BPK pun menyimpulkan bahwa keputusan sewa FPSO Karapan Armada Sterling (KAS) III pada KKKS HCML dan FPU Joko Tole pada KEI tidak sepenuhnya menguntungkan negara. Hal ini berkaitan dengan perencanaan dan proses pengadaan proyek dan pengadaan rantai suplai Hucky-CNOOC Madura Limited (HCML) dan Kangean Energy Indonesia (KEI).

Hasil analisis menunjukkan bahwa nilai kini atau present value (PV) biaya sewa FPSO KAS III dan FPU Joko Tole sampai dengan akhir kontrak lebih tinggi masing-masing sebesar 30,62 juta dolar AS dan 124,02 juta dolar AS jika dibandingkan dengan masing-masing nilai kini (PV) biaya dengan skema pembiayaan melalui beli/bangun sendiri. Selain itu, pilihan sewa menghilangkan kesempatan bagi negara untuk mempunyai aset kapal yang dapat digunakan kembali oleh KKKS HCML dan KKKS KEI ataupun KKKS lain.

Kondisi ini tidak sesuai dengan Pasal 3 huruf b Undang-Undang Nomor 22 tahun 2001 tentang Minyak dan Gas Bumi yang menyatakan bahwa penyelenggaraan kegiatan usaha minyak dan gas bumi bertujuan meningkatkan pendapatan negara.
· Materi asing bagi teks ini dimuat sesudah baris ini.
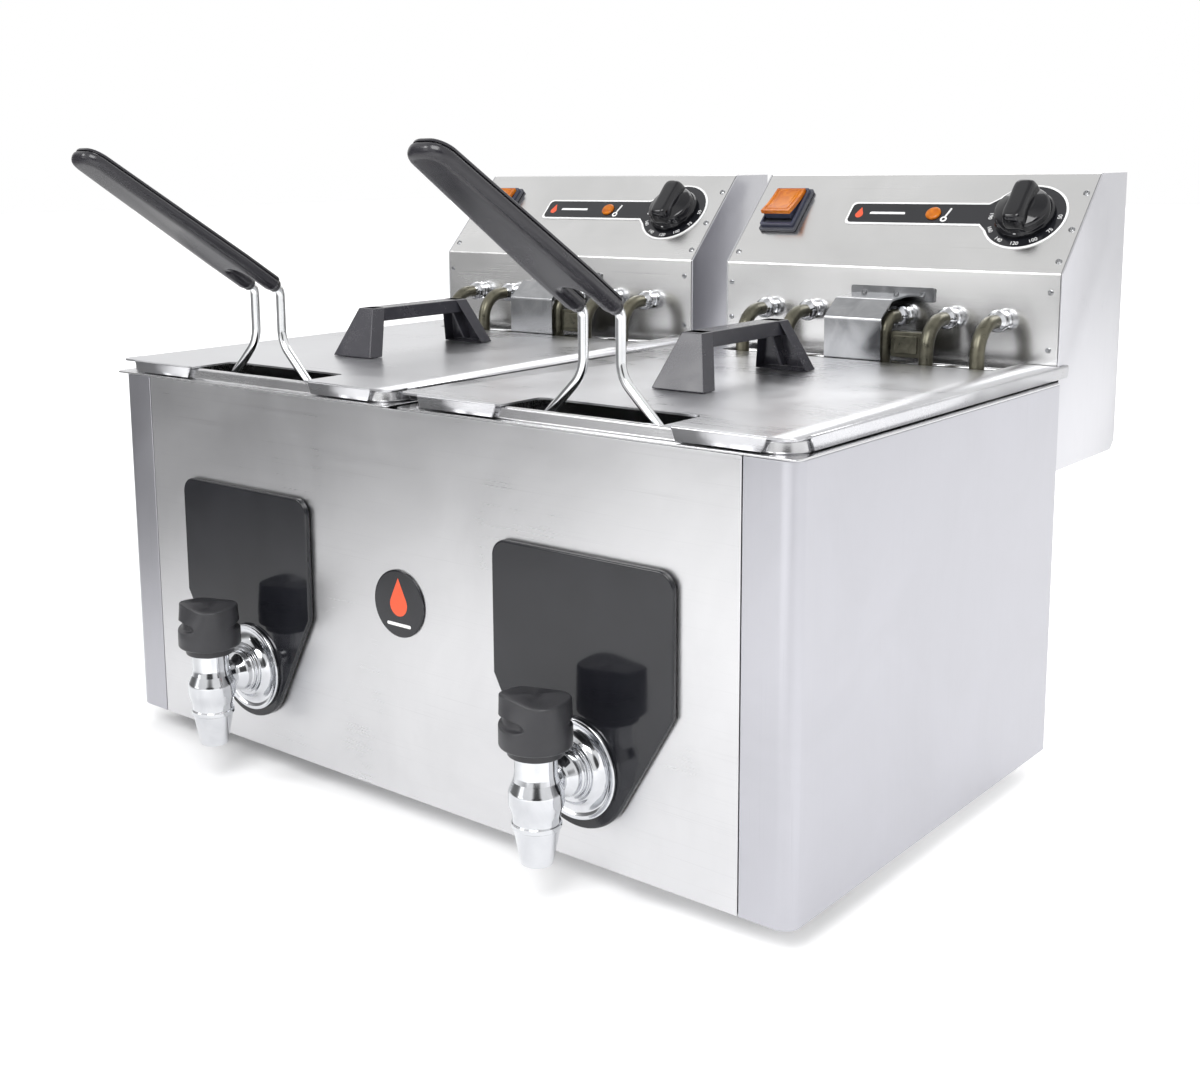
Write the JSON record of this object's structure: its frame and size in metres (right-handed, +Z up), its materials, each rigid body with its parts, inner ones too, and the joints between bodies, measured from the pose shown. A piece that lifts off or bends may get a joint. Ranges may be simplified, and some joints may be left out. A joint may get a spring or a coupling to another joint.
{
  "type": "countertop deep fryer",
  "caption": "Twin-tank electric countertop deep fryer with lift-off control heads, immersion elements, wire-handled baskets, lids with bridge handles and front drain taps.",
  "frame": {"origin": "centre of the bounding box in plan, on the surface the feet stand on", "axes": "+X to the right seen from the front, +Y to the back (the front panel faces -Y), +Z up"},
  "size_m": [0.5524, 0.549, 0.4109],
  "materials": {
    "satin_steel": "satin brushed stainless steel",
    "bright_steel": "bright bent stainless sheet",
    "chrome": "polished",
    "sheath": "olive-grey oxidised heating-element sheath",
    "gloss_black": "gloss",
    "satin_black": "satin",
    "grey_plastic": "satin dark slate",
    "rubber": "matt",
    "amber": "translucent amber lens",
    "bakelite": "moulded"
  },
  "bodies": {
    "cabinet": {"side_panel_left": "satin_steel", "side_panel_right": "satin_steel", "front_panel": "satin_steel", "rear_panel": "satin_steel", "base_plate": "satin_steel", "foot_front_left": "rubber", "foot_front_right": "rubber", "foot_rear_left": "rubber", "foot_rear_right": "rubber", "emblem": "gloss_black", "tank_left": "satin_steel", "tap_plate_left": "gloss_black", "tap_flange_left": "chrome", "tap_body_left": "chrome", "tank_right": "satin_steel", "tap_plate_right": "gloss_black", "tap_flange_right": "chrome", "tap_body_right": "chrome"},
    "tap_knob_left": {"tap_knob_left": "satin_black"},
    "control_head_left": {"head_housing_left": "satin_steel", "head_fascia_left": "satin_steel", "heating_element_outer_left": "sheath", "heating_element_middle_left": "sheath", "heating_element_inner_left": "sheath", "element_guard_left": "bright_steel", "dial_label_left": "gloss_black", "thermostat_body_left": "bakelite", "safety_thermostat_left": "bakelite", "terminal_block_left": "bakelite", "switch_bezel_left": "satin_black", "pilot_lamp_left": "amber", "cable_gland_left": "satin_black"},
    "thermostat_knob_left": {"thermostat_knob_left": "gloss_black"},
    "switch_rocker_left": {"switch_rocker_left": "amber"},
    "basket_left": {"basket_left": "chrome", "basket_handle_left": "chrome", "basket_grip_left": "gloss_black"},
    "lid_left": {"lid_left": "satin_steel", "lid_handle_left": "grey_plastic"},
    "tap_knob_right": {"tap_knob_right": "satin_black"},
    "control_head_right": {"head_housing_right": "satin_steel", "head_fascia_right": "satin_steel", "heating_element_outer_right": "sheath", "heating_element_middle_right": "sheath", "heating_element_inner_right": "sheath", "element_guard_right": "bright_steel", "dial_label_right": "gloss_black", "thermostat_body_right": "bakelite", "safety_thermostat_right": "bakelite", "terminal_block_right": "bakelite", "switch_bezel_right": "satin_black", "pilot_lamp_right": "amber", "cable_gland_right": "satin_black"},
    "thermostat_knob_right": {"thermostat_knob_right": "gloss_black"},
    "switch_rocker_right": {"switch_rocker_right": "amber"},
    "basket_right": {"basket_right": "chrome", "basket_handle_right": "chrome", "basket_grip_right": "gloss_black"},
    "lid_right": {"lid_right": "satin_steel", "lid_handle_right": "grey_plastic"}
  },
  "joints": [
    {"name": "head_lift_left", "type": "slide", "parent": "cabinet", "child": "control_head_left", "axis": [0, 0, 1], "range_m": [0, 0.2]},
    {"name": "basket_lift_left", "type": "slide", "parent": "control_head_left", "child": "basket_left", "axis": [0, 0, 1], "range_m": [0, 0.16]},
    {"name": "lid_lift_left", "type": "slide", "parent": "basket_left", "child": "lid_left", "axis": [0, 0, 1], "range_m": [0, 0.15]},
    {"name": "tap_turn_left", "type": "hinge", "parent": "cabinet", "child": "tap_knob_left", "pos_m": [-0.1354, -0.19575, 0.105], "axis": [0, 0, 1], "range_deg": [0, 90]},
    {"name": "thermostat_turn_left", "type": "hinge", "parent": "control_head_left", "child": "thermostat_knob_left", "pos_m": [-0.0522, 0.19827, 0.36495], "axis": [0, 0.7157, -0.6984], "range_deg": [0, 270]},
    {"name": "switch_rock_left", "type": "hinge", "parent": "control_head_left", "child": "switch_rocker_left", "pos_m": [-0.2341, 0.20424, 0.36248], "axis": [1, 0, 0], "range_deg": [0, 24]},
    {"name": "head_lift_right", "type": "slide", "parent": "cabinet", "child": "control_head_right", "axis": [0, 0, 1], "range_m": [0, 0.2]},
    {"name": "basket_lift_right", "type": "slide", "parent": "control_head_right", "child": "basket_right", "axis": [0, 0, 1], "range_m": [0, 0.16]},
    {"name": "lid_lift_right", "type": "slide", "parent": "basket_right", "child": "lid_right", "axis": [0, 0, 1], "range_m": [0, 0.15]},
    {"name": "tap_turn_right", "type": "hinge", "parent": "cabinet", "child": "tap_knob_right", "pos_m": [0.1412, -0.19575, 0.105], "axis": [0, 0, 1], "range_deg": [0, 90]},
    {"name": "thermostat_turn_right", "type": "hinge", "parent": "control_head_right", "child": "thermostat_knob_right", "pos_m": [0.2298, 0.19827, 0.36495], "axis": [0, 0.7157, -0.6984], "range_deg": [0, 270]},
    {"name": "switch_rock_right", "type": "hinge", "parent": "control_head_right", "child": "switch_rocker_right", "pos_m": [0.0479, 0.20424, 0.36248], "axis": [1, 0, 0], "range_deg": [0, 24]}
  ]
}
Yaitu untuk memberikan kontribusi yang sebesar-besarnya bagi perekonomian nasional dan mengembangkan serta memperkuat posisi industri dan perdagangan Indonesia.

Terkait permasalahan tersebut, BPK merekomendasikan kepada SKK Migas agar menyusun kajian harga wajar yang lebih cermat dalam memberikan persetujuan pembiayaan kepada KKKS dengan melengkapi dokumen analisis yang andal dan dapat dipertanggungjawabkan. Dengan begitu, dapat mendukung proses pengambilan keputusan.

Kemudian, BPK merekomendasikan kepada General Manager HCML dan Presiden KEI agar melakukan negosiasi kembali perjanjian pengadaan FPSO/FPU dengan pihak rekanan. Tujuannya, untuk menjamin terciptanya harga sewa yang wajar dan mempertimbangkan kepentingan negara (mempertimbangkan hasil perhitungan/kajian dari SKK Migas).

Diketahui juga bahwa SKK Migas dan KKKS masih belum sepenuhnya menindaklanjuti hasil pemeriksaan BPK hingga semester I 2020. Hal ini berdasarkan pemantauan tindak lanjut rekomendasi hasil pemeriksaan (TLRHP) Pelaksanaan Proyek-Proyek dan Rantai Suplai Tahun 2017 dan 2018 di SKK Migas dan KKKS.

BPK pun menyampaikan, dari 118 rekomendasi senilai Rp 76,70 miliar dan 122,94 juta dolar AS yang sudah ditindaklanjuti, sudah sesuai dengan rekomendasi sebanyak 41, yakni senilai Rp 264,42 juta dan 95,54 juta dolar AS. Kemudian, tindak lanjut yang belum sesuai rekomendasi sebanyak 77 rekomendasi senilai Rp76,44 miliar dan 27,40 juta dolar AS.